### GOAL OF THE EXERCISE
Read the listing and extract each line that includes the word "parts".

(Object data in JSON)
---*---

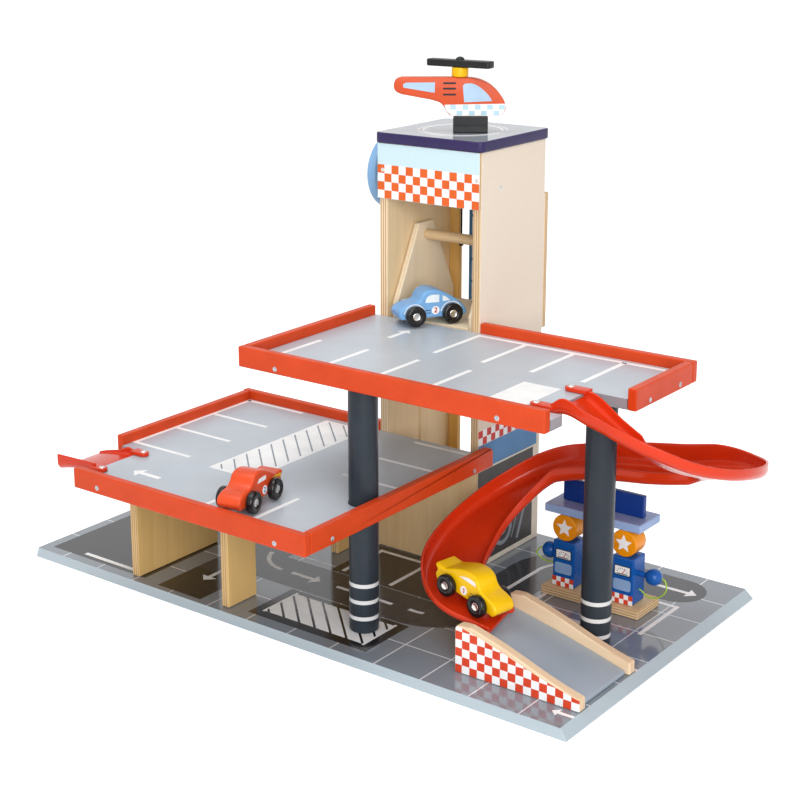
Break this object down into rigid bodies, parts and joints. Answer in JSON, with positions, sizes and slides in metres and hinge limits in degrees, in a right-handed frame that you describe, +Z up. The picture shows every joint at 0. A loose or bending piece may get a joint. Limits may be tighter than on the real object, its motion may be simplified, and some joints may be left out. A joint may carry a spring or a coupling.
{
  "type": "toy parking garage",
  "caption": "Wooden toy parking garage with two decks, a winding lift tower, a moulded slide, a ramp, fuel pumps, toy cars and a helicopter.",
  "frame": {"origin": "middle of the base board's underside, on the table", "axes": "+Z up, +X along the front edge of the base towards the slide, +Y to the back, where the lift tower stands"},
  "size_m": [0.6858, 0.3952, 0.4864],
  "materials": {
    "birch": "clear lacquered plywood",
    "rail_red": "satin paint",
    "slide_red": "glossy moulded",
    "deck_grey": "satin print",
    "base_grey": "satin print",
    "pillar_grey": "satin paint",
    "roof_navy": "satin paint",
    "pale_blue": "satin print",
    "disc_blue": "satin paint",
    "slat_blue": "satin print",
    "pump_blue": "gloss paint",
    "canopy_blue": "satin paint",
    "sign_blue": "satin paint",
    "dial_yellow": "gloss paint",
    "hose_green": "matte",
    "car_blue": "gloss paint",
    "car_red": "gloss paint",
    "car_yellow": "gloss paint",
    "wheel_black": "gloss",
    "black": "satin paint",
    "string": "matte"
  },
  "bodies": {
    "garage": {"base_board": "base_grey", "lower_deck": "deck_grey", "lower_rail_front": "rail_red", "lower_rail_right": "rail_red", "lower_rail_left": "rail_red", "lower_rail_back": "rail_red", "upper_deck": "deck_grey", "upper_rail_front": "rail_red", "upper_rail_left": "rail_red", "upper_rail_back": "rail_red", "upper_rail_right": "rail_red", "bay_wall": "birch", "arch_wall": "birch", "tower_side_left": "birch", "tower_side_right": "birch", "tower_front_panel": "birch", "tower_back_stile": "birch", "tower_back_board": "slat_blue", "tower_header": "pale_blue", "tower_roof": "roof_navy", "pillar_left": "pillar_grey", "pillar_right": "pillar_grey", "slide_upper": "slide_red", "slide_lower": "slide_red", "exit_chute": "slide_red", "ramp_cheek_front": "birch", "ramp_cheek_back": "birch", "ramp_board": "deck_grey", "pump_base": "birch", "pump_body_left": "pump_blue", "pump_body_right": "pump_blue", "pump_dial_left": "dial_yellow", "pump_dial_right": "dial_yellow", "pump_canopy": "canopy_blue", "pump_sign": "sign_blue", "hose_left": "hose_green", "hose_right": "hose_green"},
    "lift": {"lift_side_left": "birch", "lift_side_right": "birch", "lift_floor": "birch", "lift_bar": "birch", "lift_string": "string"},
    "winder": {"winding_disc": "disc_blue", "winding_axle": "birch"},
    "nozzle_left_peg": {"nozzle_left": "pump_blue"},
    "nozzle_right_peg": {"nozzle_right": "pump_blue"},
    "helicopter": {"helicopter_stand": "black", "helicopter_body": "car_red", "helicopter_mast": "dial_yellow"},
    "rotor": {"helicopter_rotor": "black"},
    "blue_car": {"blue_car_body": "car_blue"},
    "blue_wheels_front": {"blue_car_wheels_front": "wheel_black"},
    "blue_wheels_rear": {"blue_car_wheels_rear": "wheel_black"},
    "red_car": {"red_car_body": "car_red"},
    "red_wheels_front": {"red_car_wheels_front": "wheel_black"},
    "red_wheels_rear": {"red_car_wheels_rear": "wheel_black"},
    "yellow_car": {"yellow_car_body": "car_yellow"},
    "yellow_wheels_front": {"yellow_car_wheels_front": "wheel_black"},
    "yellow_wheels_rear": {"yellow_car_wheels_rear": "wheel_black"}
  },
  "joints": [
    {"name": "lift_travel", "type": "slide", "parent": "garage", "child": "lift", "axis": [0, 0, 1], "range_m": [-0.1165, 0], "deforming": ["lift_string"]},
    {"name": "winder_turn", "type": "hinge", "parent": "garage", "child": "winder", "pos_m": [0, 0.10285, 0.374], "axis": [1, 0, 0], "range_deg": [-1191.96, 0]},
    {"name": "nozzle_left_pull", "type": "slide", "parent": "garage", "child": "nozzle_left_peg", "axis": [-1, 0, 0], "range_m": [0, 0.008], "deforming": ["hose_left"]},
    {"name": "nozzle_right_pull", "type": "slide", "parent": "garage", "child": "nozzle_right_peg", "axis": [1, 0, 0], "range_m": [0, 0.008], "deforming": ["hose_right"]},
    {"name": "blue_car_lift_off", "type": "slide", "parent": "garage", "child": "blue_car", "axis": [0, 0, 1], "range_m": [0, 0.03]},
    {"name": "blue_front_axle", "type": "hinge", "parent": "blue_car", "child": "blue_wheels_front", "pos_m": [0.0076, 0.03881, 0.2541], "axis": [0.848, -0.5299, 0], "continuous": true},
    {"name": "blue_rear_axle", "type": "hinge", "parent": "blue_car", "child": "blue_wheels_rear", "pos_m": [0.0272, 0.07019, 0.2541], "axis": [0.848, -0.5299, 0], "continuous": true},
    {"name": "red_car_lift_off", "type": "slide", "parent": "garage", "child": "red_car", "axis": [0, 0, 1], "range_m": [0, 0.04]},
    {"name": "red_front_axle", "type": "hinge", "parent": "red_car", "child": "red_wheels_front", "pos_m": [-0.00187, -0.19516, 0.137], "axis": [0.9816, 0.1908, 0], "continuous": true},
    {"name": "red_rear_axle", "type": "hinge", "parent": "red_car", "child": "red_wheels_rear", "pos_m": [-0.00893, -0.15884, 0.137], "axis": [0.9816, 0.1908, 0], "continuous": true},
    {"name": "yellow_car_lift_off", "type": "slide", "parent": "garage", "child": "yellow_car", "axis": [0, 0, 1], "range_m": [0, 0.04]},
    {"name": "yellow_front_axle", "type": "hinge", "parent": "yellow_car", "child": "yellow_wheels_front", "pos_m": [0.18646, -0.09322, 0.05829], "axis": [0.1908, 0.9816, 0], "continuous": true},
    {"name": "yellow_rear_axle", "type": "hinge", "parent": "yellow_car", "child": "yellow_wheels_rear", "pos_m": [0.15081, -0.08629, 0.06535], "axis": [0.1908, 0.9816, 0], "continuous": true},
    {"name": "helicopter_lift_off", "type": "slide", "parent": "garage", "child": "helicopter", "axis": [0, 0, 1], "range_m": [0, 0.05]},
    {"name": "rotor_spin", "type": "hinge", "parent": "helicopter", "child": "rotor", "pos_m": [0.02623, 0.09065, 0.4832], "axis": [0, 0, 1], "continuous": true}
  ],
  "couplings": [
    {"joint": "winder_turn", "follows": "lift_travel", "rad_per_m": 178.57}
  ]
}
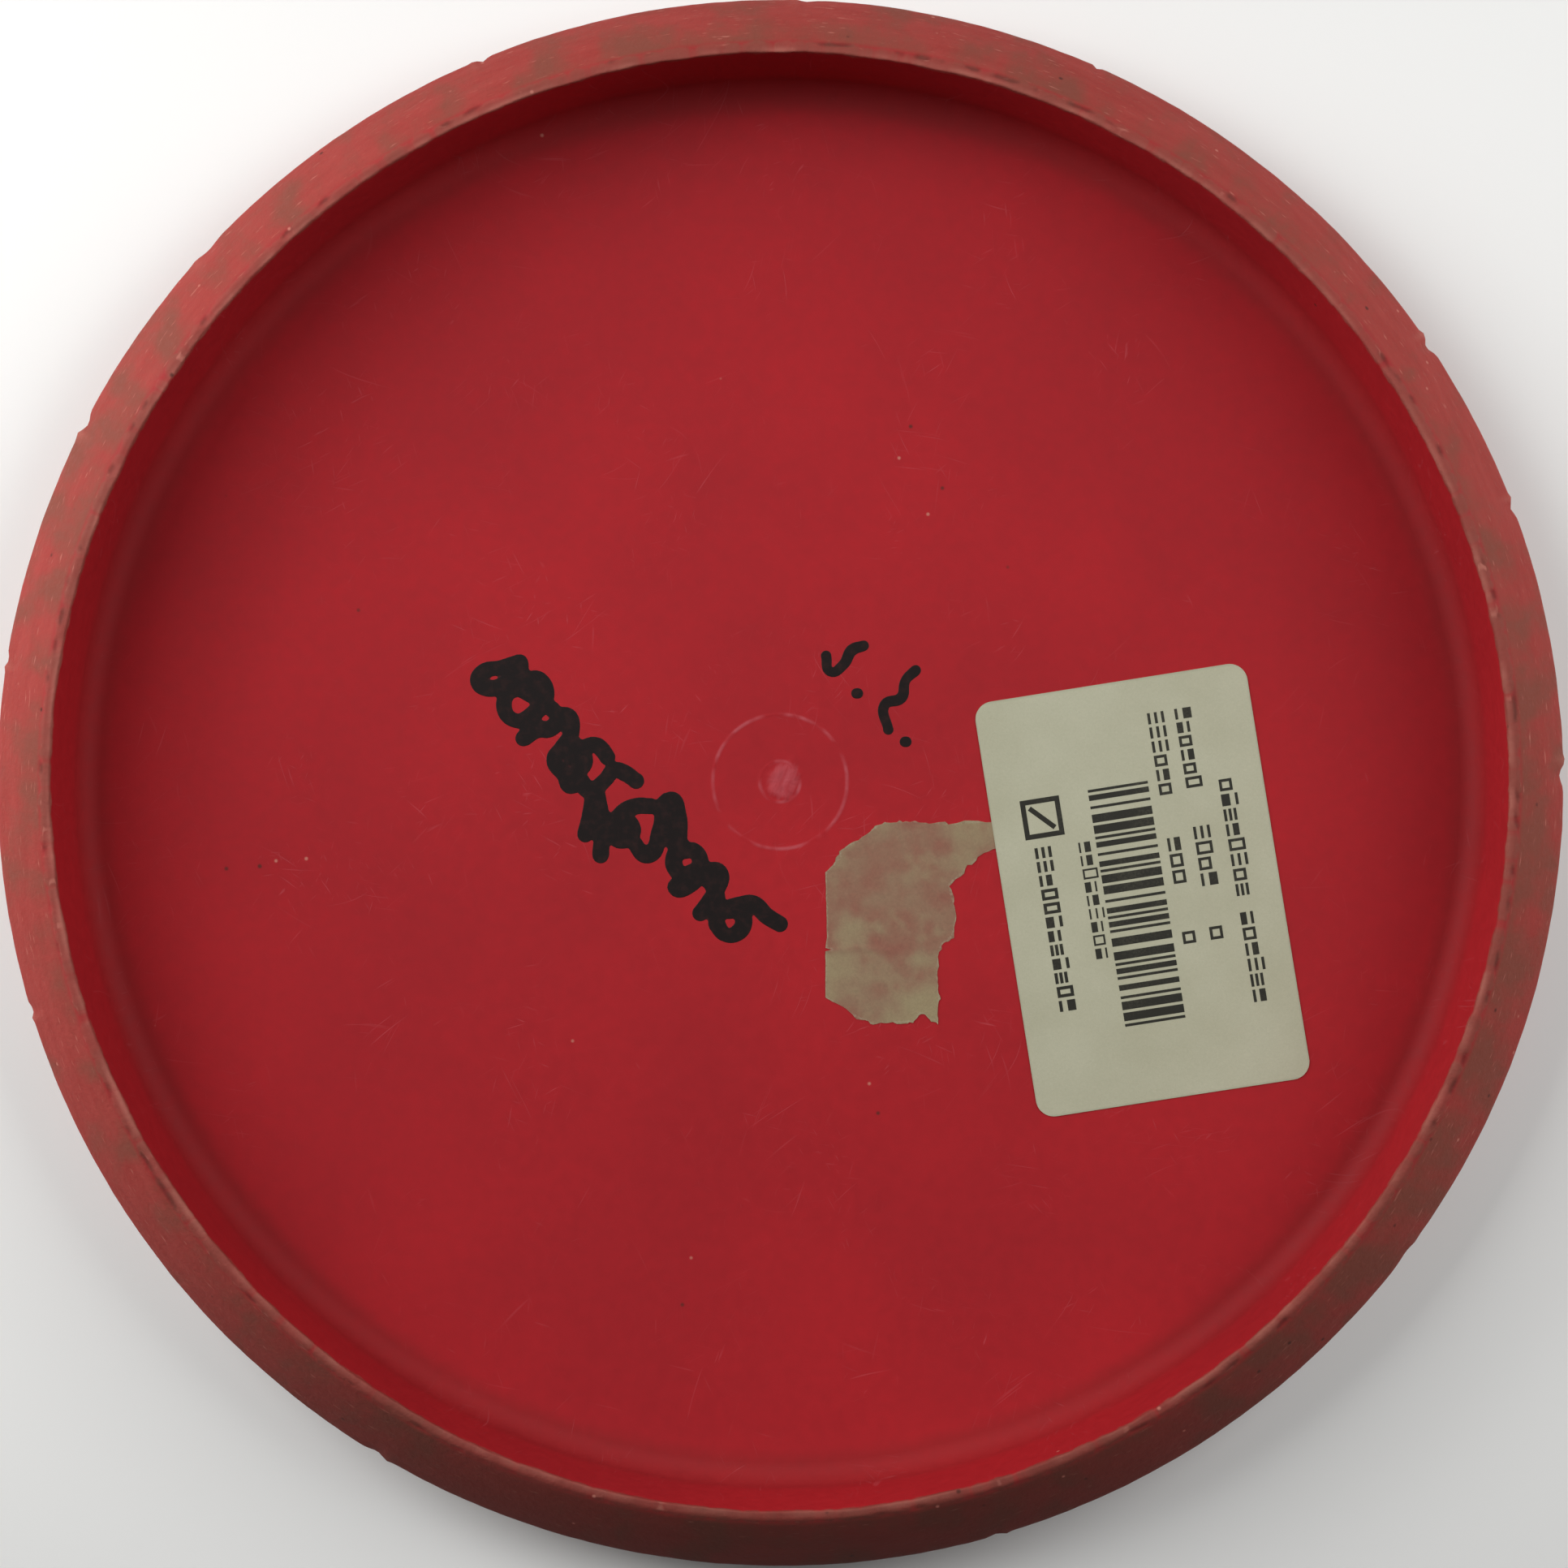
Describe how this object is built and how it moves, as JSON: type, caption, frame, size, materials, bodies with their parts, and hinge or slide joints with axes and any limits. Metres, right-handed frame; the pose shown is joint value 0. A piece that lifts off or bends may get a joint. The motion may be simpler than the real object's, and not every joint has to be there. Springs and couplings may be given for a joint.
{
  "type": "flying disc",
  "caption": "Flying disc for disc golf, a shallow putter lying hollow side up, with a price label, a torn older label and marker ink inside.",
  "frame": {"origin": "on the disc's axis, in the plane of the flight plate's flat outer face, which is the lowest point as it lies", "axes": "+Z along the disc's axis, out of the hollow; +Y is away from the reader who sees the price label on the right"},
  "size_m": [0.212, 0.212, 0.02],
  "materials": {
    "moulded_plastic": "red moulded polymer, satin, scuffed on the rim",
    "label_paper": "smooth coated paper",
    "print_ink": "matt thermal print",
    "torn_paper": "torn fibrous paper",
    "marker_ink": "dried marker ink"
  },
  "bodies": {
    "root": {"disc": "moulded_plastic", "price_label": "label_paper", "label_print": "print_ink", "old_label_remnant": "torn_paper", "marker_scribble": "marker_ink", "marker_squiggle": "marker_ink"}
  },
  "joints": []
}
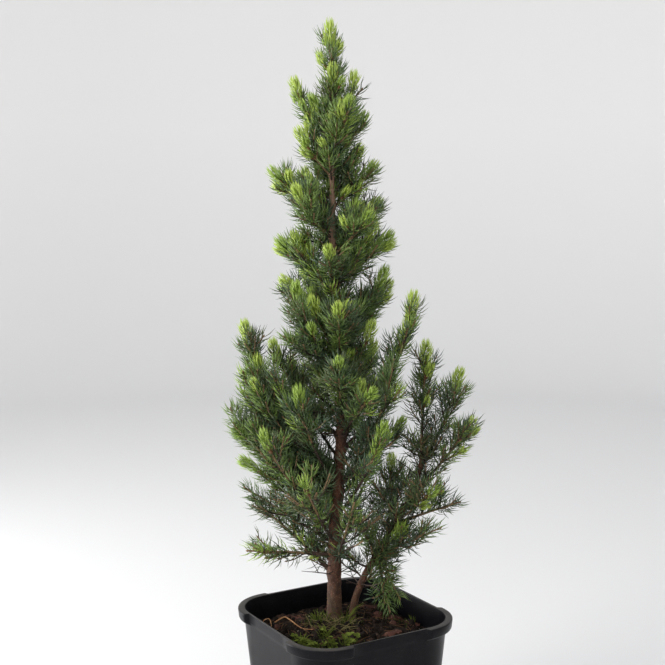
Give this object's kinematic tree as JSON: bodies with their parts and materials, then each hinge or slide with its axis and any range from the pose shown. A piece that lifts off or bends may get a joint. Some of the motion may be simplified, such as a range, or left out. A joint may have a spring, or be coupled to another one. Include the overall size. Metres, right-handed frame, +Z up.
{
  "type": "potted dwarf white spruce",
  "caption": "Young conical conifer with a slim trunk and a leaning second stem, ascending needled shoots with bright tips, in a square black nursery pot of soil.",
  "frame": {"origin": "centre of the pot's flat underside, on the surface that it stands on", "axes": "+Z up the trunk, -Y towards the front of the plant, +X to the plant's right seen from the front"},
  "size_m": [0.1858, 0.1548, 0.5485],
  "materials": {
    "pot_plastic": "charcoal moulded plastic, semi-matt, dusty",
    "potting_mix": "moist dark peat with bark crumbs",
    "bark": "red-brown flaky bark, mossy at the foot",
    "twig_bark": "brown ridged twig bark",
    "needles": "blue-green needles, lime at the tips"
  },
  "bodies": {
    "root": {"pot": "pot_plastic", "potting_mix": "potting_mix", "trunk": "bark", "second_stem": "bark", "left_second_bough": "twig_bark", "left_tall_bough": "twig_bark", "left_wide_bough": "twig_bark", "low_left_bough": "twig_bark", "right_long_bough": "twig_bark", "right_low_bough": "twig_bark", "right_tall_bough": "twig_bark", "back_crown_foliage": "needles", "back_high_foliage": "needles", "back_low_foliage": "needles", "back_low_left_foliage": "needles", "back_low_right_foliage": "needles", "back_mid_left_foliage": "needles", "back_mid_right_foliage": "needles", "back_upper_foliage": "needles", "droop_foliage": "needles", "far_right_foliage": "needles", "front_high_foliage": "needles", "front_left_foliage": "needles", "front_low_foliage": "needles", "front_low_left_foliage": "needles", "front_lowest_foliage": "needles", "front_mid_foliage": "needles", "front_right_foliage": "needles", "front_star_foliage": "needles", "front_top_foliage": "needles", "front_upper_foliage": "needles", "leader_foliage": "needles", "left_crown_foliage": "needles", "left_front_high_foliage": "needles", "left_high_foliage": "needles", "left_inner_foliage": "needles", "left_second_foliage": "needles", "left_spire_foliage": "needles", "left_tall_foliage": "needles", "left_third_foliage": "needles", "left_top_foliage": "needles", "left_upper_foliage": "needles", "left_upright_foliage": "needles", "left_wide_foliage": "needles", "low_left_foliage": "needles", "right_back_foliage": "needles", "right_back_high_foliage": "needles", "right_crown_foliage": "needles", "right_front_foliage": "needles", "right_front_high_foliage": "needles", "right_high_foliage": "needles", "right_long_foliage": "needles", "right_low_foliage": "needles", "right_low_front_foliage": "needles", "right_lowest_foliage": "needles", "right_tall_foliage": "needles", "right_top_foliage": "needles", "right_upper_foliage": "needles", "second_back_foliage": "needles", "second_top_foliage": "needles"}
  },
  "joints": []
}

---*---

### THE ANSWER
Break this object down into rigid bodies, parts and joints. Answer in JSON, with positions, sizes and slides in metres and hinge limits in degrees, in a right-handed frame that you describe, +Z up. The picture shows every joint at 0. A loose or bending piece may get a joint. Limits may be tighter than on the real object, its motion may be simplified, and some joints may be left out. A joint may carry a spring or a coupling.
Describe how this object is built and how it moves, as JSON: type, caption, frame, size, materials, bodies with their parts, and hinge or slide joints with axes and any limits. Metres, right-handed frame; the pose shown is joint value 0. A piece that lifts off or bends may get a joint. The motion may be simpler than the real object's, and not every joint has to be there. Springs and couplings may be given for a joint.
Give this object's kinematic tree as JSON: bodies with their parts and materials, then each hinge or slide with its axis and any range from the pose shown. A piece that lifts off or bends may get a joint. Some of the motion may be simplified, such as a range, or left out. A joint may have a spring, or be coupled to another one. Include the overall size. Metres, right-handed frame, +Z up.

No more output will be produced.